Build Lints Apache-2 licensed

Bitcoin blockchain indexing and wallet notification node. It may be considered Electrum server or Esplora replacement, being faster, providing modern binary API, supporting wallet descriptors, LN-specific queries, client-side-validation tech like RGB, modern publication-subscribe interfaces, Noise encryption in network connectivity, asymmetric cryptographic client authentication and many more.

The node designed and implemented by Dr Maxim Orlovsky from Pandora Prime and @will-bitlightlabs from Bitlight Labs as a part of LNP/BP Labs effort on building the foundation for LNP/BP layer 2 and 3 bitcoin application ecosystem. It is based on other LNP/BP projects such as BP Core Lib, BP Standard Lib, BP Wallet Lib and can be easily integrated with the rest of LNP/BP nodes like LNP Node.

In the future it is planned to upgrade the node into a fully-validating bitcoin node by using bitcoinkernel library for validating blocks.

Components

This repository contains the following crates:

  • bp-node: main indexing daemon, which can be used as an embedded multi-thread service, or compiled into a standalone binary (bpd);
  • bp-client: client to work with the daemon and a command-line utility bp-cli;
  • bp-rpc: a shared crate between bp-node and bp-client.

Node Architecture

The node operates as a set of threads, communicating through Crossbeam channels.
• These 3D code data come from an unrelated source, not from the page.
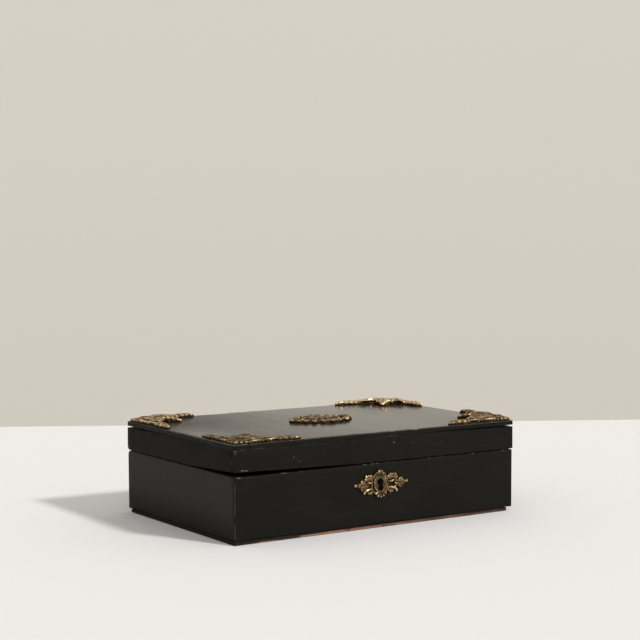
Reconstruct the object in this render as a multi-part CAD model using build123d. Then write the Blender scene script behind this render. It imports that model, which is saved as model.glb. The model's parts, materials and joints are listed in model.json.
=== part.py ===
"""A black painted wooden deed box with cast brass mounts, a box lock and a hinged lid.

Frame: the origin is the middle of the box's footprint, on the surface that it stands on.
+X runs to the right along the front, +Y from the front to the back, +Z up. Millimetres.
"""
from build123d import *
from math import cos, pi, sin, tan, radians
import os

# ---- carcass -------------------------------------------------------------------------------
case_width = 320.0  # outside, along X
case_depth = 205.0  # outside, along Y
case_height = 57.4  # case boards, from the bottom board to the rim
wall = 10.0  # thickness of the case and lid boards
corner_lip = 3.0  # wood left outside the rabbet at each end of the front and back boards
arris = 1.0  # rounding of the upright outer corners
bottom_thick = 3.5
bottom_short_right = 7.0  # the bottom board stops this far inside the right side
bottom_short_back = 6.0  # and this far inside the back
rim_gap = 0.6  # between the rims of the case and the closed lid
lid_frame_height = 23.8
lid_overhang = 0.6  # the lid stands out from the case by this much all round
top_thick = 4.7
warp_case_rim = 0.3  # the case's rim is this low at the front left corner
warp_lid_rim = 2.9  # and the lid's rim this high
warp_rim_from_lock = 2.0  # both come back to level this far short of the lock
warp_rim_side = 78.0  # and this far along the left side
warp_top = 2.2  # the lid frame is this low under the top's back left and front right corners
warp_top_long = 115.0  # and comes back to level this far along the front and the back
warp_top_side = 75.0  # and along the sides
touch = 0.1  # clearance round what is let into the wood

# ---- hinges --------------------------------------------------------------------------------
lid_open_angle = 98.0
stop_clearance = 1.0  # degrees left between the two bevels when the lid is fully open
axis_inset = 3.2  # hinge axis, in from the back face of the case
hinge_length = 30.0
hinge_from_end = 65.0  # middle of each hinge, from the end of the box
barrel_radius = 1.7
barrel_relief = 0.2  # room round a barrel
pin_radius = 0.85
pin_clearance = 0.05
leaf_thick = 1.0
leaf_edge = 1.2  # wood left between a leaf and the inner face of its board
leaf_screw_spread = 20.0
knuckle_gap = 0.3

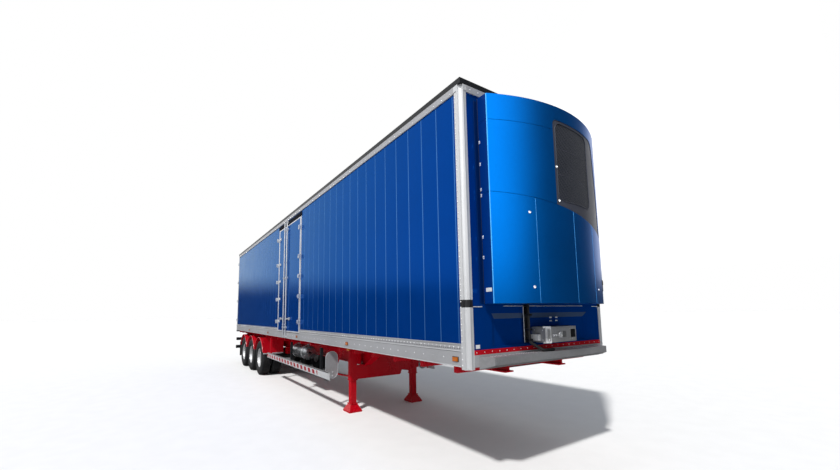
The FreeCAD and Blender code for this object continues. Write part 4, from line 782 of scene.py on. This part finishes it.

It leverages microservices.rs and netservices.rs crates, which serves as the node non-blocking reactor-based (see io-reactor) microservice frameworks.

The node daemon has the following components:

  • Broker, integrating all services and managing their communications;
  • RPC: reactor-based thread managing incoming client connections, notifying them about changes to the subscribed information;
  • Persistence, an embedded ReDB database;
  • Block importer: a client connecting an integration service (see below) to bitcoin blockchain provider (Bitcoin Core, other Bitcoin nodes or indexers) receiving downloaded and new blocks and adding them into the database;
  • Query workers, thread pool running queries for the client subscriptions in the database.

To operate, one also needs to provide the node with an interface to bitcoin blocks integrating it with either Bitcoin Core, or any other node or indexer.

By default, the node exposes a binary RPC API over TCP, which can be exposed as more high-level APIs (HTTP REST, Websocket-based or JSON-RPC) using special adaptor services.

Service Architecture

OS Support

The project currently supports Linux, macOS and UNIX. Windows support is a work-in-progress, requiring downstream io-reactor framework changes.